Here you are also looking for "deer in the headlights" expressions. It is OK for a junior, maybe even an intermediate, maybe even a senior, not to know every synchronization mechanism under the sun, especially depending upon their language exposure. But it is not OK for any of them to not know why we synchronize in the first place.

Data Structures and Algorithms

This subject can get pretty religious. I think I sort of land in the middle. I am the guy who believes it is quite unnecessary to know about the guts of a red-black tree, or to know the details of a dozen different sorting algorithms. On the other hand, I also believe that you should know that a red-black tree is a self-balancing binary search tree. On the subject of sorting I personally would be content if a candidate knew the names of half a dozen (or dozen) sorting algorithms, knew how to use the default sorting algorithm(s) in his working languages, and otherwise seemed to know how to do research.

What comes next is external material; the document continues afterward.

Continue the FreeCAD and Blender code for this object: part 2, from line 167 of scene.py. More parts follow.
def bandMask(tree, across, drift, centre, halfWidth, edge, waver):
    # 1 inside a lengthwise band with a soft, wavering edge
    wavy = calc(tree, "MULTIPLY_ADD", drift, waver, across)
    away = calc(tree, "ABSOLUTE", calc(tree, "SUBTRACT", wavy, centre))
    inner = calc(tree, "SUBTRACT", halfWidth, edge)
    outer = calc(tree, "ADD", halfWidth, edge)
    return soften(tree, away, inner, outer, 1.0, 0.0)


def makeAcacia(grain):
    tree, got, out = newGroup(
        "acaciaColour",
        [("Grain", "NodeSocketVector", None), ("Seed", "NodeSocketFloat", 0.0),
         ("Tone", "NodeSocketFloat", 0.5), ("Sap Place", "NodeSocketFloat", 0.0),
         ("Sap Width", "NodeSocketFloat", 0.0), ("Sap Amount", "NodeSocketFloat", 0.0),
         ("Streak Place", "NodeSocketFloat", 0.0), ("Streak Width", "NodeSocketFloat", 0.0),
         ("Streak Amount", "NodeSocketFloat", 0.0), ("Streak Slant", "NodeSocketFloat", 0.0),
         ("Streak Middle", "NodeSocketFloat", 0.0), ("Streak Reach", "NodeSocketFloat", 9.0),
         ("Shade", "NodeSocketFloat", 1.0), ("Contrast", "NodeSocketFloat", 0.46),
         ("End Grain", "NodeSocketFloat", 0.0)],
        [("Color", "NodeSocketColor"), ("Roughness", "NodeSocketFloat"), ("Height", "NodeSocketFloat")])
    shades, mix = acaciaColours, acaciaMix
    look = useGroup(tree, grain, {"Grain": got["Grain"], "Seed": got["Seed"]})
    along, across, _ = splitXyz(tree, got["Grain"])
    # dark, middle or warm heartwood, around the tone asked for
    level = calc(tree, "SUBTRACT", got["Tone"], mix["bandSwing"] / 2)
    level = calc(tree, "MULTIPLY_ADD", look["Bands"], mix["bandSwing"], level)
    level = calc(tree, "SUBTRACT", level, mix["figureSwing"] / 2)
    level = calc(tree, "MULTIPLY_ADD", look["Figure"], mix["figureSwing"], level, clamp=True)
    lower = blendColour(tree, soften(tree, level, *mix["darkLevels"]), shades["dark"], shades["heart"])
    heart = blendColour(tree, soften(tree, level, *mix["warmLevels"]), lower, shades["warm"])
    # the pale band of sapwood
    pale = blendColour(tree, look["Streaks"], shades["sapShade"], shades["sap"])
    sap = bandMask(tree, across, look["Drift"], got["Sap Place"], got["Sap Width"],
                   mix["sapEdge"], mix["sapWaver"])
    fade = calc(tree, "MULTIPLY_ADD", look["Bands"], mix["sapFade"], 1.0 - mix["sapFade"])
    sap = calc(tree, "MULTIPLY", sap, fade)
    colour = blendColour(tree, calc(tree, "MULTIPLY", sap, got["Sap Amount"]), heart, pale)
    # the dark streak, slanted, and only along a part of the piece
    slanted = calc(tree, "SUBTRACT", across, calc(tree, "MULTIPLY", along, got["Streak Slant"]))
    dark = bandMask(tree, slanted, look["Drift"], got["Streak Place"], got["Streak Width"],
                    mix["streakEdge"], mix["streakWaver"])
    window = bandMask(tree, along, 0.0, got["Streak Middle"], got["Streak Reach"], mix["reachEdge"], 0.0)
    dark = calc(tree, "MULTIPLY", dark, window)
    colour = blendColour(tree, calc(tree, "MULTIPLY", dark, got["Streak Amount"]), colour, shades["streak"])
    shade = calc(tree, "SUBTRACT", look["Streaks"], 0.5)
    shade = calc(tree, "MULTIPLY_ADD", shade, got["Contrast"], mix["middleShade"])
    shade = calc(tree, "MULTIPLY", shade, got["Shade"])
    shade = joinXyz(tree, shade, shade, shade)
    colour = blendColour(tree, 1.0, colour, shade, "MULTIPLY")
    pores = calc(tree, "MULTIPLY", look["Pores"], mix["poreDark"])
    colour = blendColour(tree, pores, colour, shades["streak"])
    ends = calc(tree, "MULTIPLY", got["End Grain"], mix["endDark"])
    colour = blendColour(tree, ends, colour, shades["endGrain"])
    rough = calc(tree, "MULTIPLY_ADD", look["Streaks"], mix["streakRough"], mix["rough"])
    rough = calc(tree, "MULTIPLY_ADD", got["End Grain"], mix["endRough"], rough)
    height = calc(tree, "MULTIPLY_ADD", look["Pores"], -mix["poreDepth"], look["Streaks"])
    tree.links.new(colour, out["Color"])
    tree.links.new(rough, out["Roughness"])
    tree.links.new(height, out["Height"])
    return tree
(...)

I would expect pretty much any interviewee to be able to explain what a map (associative array, dictionary) is good for; I would not care if he did not know that efficient implementations often use hash tables or self-balancing binary search trees (see red-black tree above). You tell me how that knowledge is going to help a typical application programmer...I am sure I do not know the answer to that.

I do expect a programmer to know what their working languages supply. I have little tolerance for any programmer who cannot be bothered to investigate the library APIs for the languages that they use. This is a sin.

Pose questions that make an interviewee wrestle with the choice of what collection type to use to solve a problem.


These are examples. I hope they help.